■ Problem requirements:
Print each line from the start of the records below up through the line where "file: one bar" is found, exactly as given.
───
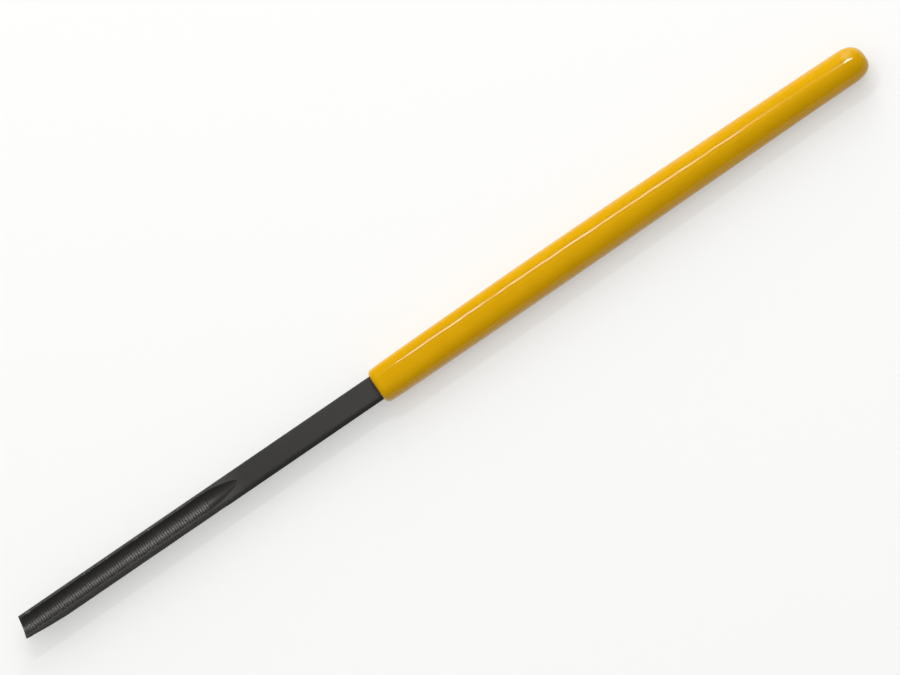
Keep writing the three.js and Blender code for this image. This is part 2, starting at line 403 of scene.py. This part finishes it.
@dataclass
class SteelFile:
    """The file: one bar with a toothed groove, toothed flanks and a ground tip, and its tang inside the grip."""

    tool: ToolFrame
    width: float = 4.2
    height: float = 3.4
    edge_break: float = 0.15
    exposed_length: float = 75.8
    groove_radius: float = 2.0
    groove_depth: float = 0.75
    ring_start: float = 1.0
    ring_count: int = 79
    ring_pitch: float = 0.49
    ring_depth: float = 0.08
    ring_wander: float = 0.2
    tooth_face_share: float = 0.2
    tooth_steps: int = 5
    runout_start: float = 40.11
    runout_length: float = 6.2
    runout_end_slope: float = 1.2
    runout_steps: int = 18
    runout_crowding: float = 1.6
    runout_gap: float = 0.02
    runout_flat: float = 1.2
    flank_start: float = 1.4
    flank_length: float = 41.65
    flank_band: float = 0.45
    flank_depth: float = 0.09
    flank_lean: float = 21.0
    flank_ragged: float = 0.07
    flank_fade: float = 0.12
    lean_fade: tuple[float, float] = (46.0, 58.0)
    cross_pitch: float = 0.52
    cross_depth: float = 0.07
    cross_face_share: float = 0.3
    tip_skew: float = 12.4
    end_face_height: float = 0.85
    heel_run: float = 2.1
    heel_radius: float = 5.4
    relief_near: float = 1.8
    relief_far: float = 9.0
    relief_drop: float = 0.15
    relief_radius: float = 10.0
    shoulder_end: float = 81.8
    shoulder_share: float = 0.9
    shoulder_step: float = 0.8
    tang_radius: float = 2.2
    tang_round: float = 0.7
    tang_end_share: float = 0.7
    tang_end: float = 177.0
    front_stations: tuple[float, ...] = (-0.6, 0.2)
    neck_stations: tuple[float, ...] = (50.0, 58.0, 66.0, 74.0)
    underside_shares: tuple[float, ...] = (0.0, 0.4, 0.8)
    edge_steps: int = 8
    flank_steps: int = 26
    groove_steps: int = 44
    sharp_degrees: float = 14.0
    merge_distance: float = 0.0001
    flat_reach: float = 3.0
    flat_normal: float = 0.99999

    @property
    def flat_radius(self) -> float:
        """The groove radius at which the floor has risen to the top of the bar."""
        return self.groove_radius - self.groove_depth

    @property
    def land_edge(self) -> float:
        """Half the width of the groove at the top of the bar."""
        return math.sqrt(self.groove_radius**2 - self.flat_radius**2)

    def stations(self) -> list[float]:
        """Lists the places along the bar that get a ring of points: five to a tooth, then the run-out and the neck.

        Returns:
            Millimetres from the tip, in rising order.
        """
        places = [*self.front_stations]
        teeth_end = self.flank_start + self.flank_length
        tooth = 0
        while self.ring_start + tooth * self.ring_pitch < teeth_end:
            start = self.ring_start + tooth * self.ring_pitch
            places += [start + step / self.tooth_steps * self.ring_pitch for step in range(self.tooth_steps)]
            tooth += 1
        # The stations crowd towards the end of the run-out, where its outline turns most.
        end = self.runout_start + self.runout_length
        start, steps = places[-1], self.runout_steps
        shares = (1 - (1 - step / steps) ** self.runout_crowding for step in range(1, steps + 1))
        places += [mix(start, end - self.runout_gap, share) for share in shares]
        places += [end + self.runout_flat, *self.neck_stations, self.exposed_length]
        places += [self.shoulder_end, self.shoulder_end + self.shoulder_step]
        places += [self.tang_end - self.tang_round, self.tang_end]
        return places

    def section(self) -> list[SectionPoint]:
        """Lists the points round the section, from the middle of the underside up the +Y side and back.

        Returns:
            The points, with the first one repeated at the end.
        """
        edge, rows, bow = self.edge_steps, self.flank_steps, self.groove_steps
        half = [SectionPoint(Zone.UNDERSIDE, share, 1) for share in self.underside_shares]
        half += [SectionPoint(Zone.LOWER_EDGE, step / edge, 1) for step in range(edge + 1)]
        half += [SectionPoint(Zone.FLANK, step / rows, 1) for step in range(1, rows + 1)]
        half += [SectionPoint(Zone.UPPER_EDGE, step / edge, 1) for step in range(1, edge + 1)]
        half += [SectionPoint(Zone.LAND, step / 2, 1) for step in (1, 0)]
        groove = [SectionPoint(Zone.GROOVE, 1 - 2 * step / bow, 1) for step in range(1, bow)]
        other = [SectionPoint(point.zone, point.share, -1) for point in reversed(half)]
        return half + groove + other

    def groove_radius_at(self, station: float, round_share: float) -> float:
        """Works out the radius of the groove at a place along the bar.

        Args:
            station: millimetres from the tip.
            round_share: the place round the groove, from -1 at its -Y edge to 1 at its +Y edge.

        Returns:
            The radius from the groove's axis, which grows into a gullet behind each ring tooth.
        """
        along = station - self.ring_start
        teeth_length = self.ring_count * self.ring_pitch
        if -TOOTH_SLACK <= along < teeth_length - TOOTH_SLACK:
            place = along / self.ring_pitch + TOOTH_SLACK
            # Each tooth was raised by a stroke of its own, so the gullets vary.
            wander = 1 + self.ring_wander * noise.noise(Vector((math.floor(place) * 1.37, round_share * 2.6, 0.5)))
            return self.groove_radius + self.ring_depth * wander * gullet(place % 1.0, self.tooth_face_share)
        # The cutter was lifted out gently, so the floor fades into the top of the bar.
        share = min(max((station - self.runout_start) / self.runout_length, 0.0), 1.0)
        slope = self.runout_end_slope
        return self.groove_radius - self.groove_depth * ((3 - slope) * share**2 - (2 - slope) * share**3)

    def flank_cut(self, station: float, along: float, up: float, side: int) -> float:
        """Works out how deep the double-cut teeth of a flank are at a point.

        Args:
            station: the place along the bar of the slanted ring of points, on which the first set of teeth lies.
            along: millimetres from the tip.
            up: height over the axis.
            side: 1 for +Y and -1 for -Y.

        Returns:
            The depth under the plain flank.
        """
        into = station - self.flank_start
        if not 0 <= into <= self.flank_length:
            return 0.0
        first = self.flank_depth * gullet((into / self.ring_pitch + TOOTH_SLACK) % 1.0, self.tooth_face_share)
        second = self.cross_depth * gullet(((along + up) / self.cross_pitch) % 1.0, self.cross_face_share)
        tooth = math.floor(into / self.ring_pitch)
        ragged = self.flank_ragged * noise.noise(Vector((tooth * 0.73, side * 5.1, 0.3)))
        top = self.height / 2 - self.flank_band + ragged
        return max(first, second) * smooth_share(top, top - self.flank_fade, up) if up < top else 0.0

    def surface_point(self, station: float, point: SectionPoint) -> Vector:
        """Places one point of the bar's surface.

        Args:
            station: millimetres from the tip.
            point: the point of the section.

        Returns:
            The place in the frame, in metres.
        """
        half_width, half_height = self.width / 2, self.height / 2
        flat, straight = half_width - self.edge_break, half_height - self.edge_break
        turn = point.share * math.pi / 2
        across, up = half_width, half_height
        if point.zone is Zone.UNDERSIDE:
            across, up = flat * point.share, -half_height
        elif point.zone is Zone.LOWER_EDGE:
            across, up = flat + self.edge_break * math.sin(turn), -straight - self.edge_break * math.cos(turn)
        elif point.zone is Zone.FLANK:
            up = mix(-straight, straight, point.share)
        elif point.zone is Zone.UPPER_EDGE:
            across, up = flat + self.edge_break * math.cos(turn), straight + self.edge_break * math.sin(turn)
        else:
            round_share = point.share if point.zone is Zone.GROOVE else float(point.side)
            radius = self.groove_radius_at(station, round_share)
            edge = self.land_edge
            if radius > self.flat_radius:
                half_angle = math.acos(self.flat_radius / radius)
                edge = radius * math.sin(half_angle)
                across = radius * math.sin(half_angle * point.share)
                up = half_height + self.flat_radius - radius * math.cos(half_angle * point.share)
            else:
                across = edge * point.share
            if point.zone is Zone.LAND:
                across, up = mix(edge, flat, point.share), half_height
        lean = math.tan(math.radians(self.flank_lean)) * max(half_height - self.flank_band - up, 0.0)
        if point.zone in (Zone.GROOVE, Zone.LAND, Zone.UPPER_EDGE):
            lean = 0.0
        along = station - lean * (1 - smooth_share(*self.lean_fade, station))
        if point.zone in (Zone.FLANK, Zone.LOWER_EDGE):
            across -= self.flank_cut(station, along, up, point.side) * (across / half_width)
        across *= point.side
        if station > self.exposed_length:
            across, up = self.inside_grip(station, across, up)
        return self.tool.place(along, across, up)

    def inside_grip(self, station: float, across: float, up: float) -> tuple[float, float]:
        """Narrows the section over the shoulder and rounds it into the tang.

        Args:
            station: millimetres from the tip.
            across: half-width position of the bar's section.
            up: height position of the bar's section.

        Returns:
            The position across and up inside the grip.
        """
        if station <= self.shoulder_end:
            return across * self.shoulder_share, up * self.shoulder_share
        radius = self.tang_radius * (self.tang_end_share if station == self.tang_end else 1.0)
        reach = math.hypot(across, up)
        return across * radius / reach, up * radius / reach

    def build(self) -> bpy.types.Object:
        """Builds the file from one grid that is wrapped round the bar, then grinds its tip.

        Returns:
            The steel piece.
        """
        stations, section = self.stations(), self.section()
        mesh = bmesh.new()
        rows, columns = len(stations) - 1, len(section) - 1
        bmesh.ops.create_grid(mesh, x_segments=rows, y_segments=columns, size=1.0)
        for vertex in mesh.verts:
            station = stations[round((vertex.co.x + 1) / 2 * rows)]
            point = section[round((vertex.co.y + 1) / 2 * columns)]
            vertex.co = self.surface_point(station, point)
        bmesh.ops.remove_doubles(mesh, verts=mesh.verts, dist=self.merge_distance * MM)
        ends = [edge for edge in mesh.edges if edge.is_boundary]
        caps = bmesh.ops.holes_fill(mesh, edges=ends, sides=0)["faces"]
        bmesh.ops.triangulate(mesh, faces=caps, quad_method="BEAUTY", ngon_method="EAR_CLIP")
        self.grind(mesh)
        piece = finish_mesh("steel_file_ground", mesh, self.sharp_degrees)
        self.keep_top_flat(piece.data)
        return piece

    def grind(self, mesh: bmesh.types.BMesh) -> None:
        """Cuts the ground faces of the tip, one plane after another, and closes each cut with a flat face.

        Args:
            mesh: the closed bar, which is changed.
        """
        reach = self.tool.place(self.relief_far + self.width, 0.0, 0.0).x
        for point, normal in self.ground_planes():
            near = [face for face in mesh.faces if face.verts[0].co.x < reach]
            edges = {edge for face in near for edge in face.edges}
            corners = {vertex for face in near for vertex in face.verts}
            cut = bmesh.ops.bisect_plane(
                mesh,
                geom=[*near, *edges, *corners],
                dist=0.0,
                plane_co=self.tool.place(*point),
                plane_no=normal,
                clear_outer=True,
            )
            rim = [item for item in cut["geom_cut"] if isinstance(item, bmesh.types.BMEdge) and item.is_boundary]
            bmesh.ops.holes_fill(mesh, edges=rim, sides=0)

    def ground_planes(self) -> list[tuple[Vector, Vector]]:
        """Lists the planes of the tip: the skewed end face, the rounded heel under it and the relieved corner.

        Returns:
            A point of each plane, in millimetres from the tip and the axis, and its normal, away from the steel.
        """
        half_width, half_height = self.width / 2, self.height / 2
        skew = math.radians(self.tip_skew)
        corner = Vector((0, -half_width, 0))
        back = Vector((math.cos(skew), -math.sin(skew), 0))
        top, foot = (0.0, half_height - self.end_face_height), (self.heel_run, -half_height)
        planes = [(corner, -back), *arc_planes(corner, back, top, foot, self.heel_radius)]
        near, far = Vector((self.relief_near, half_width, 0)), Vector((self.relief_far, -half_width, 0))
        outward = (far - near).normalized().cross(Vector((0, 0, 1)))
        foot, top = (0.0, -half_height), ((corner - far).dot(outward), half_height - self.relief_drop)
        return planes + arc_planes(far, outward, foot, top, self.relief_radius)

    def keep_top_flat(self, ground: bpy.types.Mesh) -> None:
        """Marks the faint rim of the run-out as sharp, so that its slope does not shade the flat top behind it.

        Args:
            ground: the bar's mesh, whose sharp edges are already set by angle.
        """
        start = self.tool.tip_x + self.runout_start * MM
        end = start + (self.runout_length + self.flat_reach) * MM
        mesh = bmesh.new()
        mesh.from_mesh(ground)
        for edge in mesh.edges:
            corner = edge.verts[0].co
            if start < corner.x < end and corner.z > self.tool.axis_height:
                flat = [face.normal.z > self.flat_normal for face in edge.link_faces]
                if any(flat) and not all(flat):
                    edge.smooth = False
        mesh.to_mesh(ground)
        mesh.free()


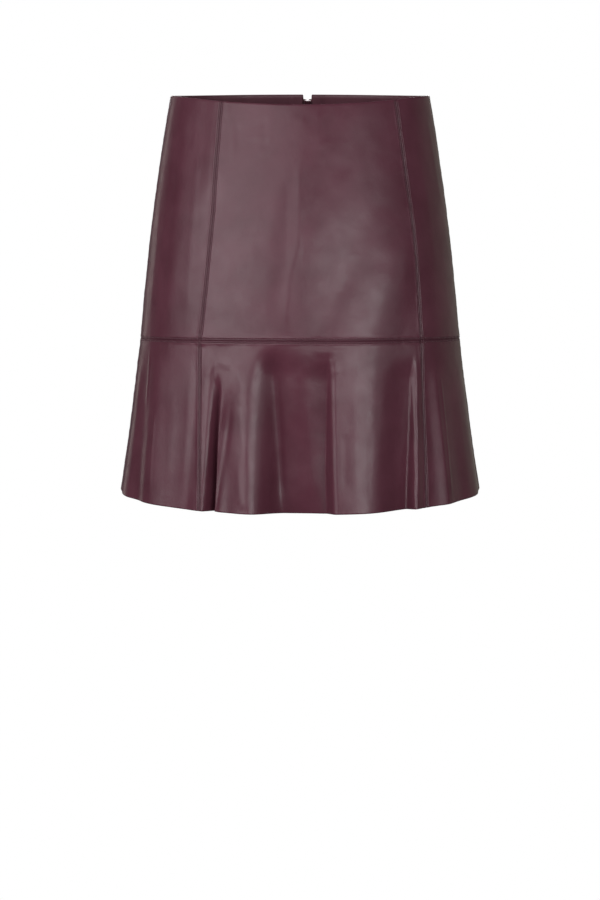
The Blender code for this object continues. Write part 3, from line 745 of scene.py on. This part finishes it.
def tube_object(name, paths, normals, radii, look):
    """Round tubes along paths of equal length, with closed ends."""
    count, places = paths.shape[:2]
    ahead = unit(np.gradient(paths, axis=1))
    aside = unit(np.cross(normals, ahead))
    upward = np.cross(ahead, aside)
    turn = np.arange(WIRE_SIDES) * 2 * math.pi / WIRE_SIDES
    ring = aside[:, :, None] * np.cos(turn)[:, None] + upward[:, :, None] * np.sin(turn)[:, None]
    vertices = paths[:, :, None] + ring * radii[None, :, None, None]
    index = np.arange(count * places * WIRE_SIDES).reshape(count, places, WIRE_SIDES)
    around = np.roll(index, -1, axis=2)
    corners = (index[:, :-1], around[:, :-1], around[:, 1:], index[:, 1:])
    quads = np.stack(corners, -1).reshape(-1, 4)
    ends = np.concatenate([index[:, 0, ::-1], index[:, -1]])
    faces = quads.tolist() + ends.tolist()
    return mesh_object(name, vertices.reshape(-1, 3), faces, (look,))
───
■ Answer to the exercise:
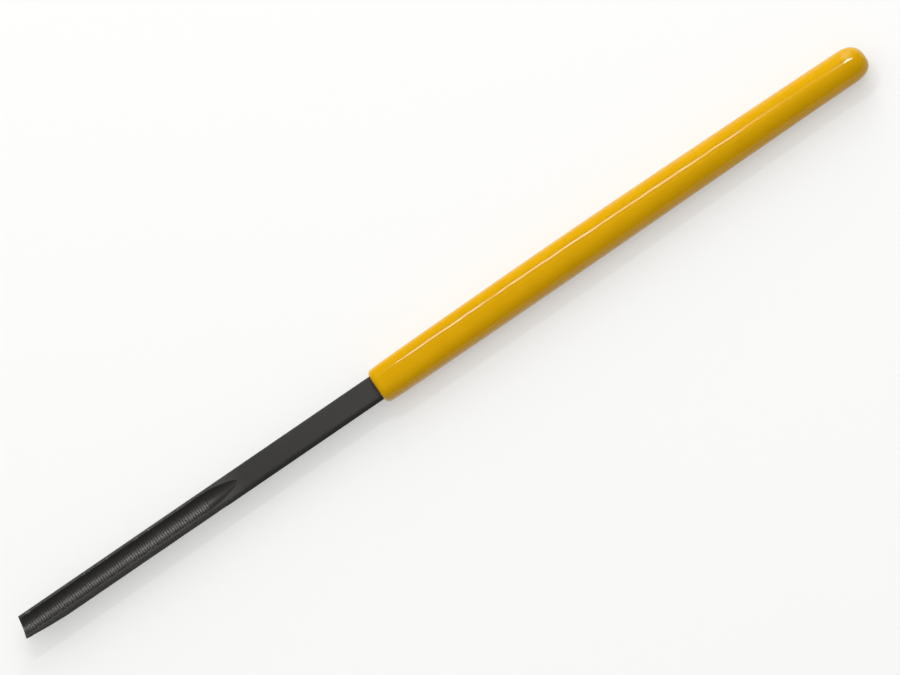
Keep writing the three.js and Blender code for this image. This is part 2, starting at line 403 of scene.py. This part finishes it.
@dataclass
class SteelFile:
    """The file: one bar with a toothed groove, toothed flanks and a ground tip, and its tang inside the grip."""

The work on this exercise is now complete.